_Written request_
Only one stretch of the data below should be repeated: the lines from the line containing "hide_parts(name)" through the line containing "import Sketcher", inclusive, exactly as they are.

A block of data
•••••

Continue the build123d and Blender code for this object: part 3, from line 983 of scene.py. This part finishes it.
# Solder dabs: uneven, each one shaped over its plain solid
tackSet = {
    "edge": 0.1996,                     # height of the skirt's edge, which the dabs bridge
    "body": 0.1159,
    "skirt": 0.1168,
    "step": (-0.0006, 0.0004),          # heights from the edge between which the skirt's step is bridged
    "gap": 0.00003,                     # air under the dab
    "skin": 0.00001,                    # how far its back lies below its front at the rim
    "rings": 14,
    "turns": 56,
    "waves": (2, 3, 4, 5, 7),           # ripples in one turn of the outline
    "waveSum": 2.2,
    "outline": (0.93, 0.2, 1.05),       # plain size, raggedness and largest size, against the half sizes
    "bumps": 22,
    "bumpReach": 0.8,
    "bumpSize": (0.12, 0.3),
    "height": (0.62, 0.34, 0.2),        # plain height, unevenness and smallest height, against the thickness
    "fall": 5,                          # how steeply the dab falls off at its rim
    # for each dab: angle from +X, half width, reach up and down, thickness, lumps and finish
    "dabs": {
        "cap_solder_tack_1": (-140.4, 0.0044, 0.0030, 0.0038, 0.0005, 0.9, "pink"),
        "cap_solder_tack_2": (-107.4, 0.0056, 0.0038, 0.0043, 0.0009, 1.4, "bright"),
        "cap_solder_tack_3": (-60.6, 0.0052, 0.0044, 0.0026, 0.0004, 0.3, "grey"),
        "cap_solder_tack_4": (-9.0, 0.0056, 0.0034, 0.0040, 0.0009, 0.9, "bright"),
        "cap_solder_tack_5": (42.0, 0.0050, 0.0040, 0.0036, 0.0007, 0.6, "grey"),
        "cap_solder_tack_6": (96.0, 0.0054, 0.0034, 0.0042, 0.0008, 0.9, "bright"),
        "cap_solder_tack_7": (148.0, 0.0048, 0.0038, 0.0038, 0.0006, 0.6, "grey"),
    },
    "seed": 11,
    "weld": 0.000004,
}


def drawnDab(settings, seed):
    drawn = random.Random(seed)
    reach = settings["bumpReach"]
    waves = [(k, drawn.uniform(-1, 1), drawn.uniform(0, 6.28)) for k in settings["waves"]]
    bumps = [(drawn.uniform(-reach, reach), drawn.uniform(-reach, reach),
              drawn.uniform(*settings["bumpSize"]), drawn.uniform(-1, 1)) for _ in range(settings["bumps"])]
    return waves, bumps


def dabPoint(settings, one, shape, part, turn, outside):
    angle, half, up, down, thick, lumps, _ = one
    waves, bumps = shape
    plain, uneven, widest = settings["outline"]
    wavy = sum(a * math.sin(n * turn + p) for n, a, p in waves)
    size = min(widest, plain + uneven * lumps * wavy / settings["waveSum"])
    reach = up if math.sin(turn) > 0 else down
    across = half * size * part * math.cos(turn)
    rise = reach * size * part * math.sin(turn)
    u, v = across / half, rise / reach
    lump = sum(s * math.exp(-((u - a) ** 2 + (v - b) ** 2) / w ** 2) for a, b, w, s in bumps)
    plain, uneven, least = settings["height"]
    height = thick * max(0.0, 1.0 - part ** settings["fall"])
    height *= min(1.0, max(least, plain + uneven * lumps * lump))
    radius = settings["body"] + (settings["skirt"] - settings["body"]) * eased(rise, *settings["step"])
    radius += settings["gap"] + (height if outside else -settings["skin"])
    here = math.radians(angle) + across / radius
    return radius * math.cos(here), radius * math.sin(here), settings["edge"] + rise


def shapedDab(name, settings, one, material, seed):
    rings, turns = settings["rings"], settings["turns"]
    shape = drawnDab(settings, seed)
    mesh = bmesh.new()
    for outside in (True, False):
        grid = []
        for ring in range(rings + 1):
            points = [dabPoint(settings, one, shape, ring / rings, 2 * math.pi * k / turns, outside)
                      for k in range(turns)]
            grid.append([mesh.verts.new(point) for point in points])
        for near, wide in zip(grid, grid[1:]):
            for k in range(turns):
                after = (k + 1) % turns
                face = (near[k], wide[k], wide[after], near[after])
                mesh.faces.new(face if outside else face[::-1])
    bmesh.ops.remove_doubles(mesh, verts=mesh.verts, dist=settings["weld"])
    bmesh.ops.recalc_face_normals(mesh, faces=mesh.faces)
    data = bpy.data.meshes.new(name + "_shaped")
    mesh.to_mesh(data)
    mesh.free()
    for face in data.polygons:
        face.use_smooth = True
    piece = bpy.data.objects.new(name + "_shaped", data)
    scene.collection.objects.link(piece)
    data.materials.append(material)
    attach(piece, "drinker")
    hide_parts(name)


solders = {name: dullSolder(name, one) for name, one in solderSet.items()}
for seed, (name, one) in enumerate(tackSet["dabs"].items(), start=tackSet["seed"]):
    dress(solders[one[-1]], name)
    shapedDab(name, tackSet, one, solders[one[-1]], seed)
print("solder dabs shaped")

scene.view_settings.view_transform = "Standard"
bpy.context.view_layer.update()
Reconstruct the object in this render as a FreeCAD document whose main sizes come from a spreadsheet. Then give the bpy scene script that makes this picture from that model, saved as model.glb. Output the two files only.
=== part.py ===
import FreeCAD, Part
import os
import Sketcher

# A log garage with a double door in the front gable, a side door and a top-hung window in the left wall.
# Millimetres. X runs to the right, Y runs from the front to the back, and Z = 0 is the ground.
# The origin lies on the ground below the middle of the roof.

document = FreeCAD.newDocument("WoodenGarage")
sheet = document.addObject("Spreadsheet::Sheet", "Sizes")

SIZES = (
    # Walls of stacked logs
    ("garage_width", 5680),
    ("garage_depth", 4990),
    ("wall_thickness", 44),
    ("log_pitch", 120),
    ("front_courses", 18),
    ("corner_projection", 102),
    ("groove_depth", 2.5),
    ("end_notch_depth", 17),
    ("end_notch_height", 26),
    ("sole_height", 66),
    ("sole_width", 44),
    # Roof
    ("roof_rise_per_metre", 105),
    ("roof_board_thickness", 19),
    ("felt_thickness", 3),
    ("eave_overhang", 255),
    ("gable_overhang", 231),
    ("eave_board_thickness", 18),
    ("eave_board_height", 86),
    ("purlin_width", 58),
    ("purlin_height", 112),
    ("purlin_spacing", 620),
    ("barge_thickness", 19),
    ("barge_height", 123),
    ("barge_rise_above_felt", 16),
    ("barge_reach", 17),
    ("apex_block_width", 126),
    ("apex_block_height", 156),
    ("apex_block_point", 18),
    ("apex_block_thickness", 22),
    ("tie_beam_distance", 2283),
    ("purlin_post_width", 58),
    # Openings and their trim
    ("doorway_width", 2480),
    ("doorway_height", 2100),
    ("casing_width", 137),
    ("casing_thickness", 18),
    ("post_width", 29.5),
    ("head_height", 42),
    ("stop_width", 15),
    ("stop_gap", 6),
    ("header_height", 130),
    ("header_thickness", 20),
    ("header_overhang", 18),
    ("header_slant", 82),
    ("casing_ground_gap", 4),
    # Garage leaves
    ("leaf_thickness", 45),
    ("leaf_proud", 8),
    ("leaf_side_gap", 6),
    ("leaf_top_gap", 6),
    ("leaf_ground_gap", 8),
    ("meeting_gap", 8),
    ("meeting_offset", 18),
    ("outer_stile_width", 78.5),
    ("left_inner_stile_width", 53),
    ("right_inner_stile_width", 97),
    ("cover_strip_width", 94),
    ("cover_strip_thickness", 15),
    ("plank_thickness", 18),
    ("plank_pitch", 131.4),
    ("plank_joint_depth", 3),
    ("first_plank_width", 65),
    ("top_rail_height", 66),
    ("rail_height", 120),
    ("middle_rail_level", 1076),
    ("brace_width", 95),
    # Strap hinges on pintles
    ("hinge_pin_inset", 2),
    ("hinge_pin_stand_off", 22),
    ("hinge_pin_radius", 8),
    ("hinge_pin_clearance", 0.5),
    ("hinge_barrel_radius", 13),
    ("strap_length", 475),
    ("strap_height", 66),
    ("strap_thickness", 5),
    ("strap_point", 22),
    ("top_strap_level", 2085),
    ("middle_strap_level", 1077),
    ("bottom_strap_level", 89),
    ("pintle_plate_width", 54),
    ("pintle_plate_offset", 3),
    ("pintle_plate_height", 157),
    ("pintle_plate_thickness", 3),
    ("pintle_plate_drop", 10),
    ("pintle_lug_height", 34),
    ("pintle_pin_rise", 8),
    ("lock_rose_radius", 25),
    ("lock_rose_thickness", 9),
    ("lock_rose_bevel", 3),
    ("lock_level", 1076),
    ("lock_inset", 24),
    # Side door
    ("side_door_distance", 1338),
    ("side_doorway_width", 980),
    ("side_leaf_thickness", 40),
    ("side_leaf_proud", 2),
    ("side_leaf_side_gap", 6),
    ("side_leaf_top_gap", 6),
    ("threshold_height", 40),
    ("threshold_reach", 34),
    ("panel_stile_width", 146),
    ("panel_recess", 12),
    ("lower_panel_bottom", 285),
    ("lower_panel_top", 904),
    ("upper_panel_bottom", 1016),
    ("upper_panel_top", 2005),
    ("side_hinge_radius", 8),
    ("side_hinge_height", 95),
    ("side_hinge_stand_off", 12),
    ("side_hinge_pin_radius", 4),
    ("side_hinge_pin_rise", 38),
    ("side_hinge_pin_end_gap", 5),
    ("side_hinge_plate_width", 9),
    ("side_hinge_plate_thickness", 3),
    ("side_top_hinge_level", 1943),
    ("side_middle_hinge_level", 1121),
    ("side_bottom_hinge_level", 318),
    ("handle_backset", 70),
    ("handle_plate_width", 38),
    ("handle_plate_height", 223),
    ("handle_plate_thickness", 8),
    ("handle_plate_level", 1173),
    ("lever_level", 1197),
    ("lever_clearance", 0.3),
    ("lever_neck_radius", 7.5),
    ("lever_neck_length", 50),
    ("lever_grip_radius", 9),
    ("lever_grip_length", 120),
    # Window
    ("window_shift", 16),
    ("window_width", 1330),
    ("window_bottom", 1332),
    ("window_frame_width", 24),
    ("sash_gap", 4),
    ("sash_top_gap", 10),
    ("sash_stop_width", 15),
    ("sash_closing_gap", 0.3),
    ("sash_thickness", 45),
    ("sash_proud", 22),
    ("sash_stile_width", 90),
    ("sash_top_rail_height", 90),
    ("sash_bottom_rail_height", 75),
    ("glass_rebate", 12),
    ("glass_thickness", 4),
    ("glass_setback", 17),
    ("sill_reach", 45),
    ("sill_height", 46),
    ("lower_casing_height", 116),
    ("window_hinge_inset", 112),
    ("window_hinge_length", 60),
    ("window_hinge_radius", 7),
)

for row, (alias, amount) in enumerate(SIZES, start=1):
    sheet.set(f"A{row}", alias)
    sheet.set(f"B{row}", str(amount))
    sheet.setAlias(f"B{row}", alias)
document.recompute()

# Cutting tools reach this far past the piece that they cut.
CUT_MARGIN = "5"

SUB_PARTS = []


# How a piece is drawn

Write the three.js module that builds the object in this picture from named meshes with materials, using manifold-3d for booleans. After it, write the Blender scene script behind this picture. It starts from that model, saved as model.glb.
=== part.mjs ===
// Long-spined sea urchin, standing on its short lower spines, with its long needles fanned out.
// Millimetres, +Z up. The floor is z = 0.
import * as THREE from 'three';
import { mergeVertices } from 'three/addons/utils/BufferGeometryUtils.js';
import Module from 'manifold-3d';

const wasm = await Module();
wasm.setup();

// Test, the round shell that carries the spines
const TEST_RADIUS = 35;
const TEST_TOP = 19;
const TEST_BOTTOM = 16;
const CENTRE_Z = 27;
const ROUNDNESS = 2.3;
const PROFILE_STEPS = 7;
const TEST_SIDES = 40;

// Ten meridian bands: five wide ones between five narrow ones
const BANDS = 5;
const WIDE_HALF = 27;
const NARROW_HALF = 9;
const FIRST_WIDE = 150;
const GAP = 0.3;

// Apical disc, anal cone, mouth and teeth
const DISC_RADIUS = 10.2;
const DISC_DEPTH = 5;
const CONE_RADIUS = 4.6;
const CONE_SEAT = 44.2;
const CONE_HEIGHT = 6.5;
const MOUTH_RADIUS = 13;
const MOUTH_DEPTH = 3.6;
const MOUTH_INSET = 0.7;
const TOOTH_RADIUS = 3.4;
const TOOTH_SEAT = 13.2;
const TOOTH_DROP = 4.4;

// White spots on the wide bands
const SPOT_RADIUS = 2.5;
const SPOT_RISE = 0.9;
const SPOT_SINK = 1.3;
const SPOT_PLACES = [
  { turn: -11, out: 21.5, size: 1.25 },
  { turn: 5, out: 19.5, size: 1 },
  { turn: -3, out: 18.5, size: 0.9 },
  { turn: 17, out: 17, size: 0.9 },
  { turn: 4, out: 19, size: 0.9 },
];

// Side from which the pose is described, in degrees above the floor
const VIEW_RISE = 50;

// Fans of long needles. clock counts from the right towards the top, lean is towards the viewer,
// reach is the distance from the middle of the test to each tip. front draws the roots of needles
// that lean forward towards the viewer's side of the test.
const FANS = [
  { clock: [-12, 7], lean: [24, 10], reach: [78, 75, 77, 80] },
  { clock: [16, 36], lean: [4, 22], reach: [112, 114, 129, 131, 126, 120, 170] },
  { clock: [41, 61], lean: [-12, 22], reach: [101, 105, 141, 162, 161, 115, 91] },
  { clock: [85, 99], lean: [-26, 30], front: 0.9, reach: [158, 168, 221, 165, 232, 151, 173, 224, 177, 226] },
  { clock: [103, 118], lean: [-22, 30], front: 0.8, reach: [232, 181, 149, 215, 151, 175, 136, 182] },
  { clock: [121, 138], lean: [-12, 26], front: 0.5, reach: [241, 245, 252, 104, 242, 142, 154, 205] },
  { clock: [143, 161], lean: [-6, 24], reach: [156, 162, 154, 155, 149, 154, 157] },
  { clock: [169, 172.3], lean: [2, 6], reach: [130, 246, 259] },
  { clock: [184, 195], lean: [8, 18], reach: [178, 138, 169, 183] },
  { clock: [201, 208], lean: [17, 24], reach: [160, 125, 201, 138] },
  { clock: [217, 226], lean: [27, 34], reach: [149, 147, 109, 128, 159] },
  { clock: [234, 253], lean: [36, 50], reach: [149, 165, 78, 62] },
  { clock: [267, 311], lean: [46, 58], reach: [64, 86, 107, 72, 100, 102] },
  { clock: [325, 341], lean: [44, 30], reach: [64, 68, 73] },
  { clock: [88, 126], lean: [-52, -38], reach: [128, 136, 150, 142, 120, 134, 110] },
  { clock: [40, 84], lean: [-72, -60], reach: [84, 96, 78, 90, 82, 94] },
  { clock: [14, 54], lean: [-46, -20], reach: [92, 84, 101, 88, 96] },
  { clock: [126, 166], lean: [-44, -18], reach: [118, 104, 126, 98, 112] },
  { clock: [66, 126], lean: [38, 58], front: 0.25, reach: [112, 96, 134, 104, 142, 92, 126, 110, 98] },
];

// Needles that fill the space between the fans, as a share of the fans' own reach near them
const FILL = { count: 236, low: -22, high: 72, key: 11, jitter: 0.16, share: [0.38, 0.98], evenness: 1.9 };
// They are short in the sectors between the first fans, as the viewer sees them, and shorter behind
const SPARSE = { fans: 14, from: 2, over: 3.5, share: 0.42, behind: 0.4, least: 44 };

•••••

_Exercise solution_
    hide_parts(name)


solders = {name: dullSolder(name, one) for name, one in solderSet.items()}
for seed, (name, one) in enumerate(tackSet["dabs"].items(), start=tackSet["seed"]):
    dress(solders[one[-1]], name)
    shapedDab(name, tackSet, one, solders[one[-1]], seed)
print("solder dabs shaped")

scene.view_settings.view_transform = "Standard"
bpy.context.view_layer.update()
Reconstruct the object in this render as a FreeCAD document whose main sizes come from a spreadsheet. Then give the bpy scene script that makes this picture from that model, saved as model.glb. Output the two files only.
=== part.py ===
import FreeCAD, Part
import os
import Sketcher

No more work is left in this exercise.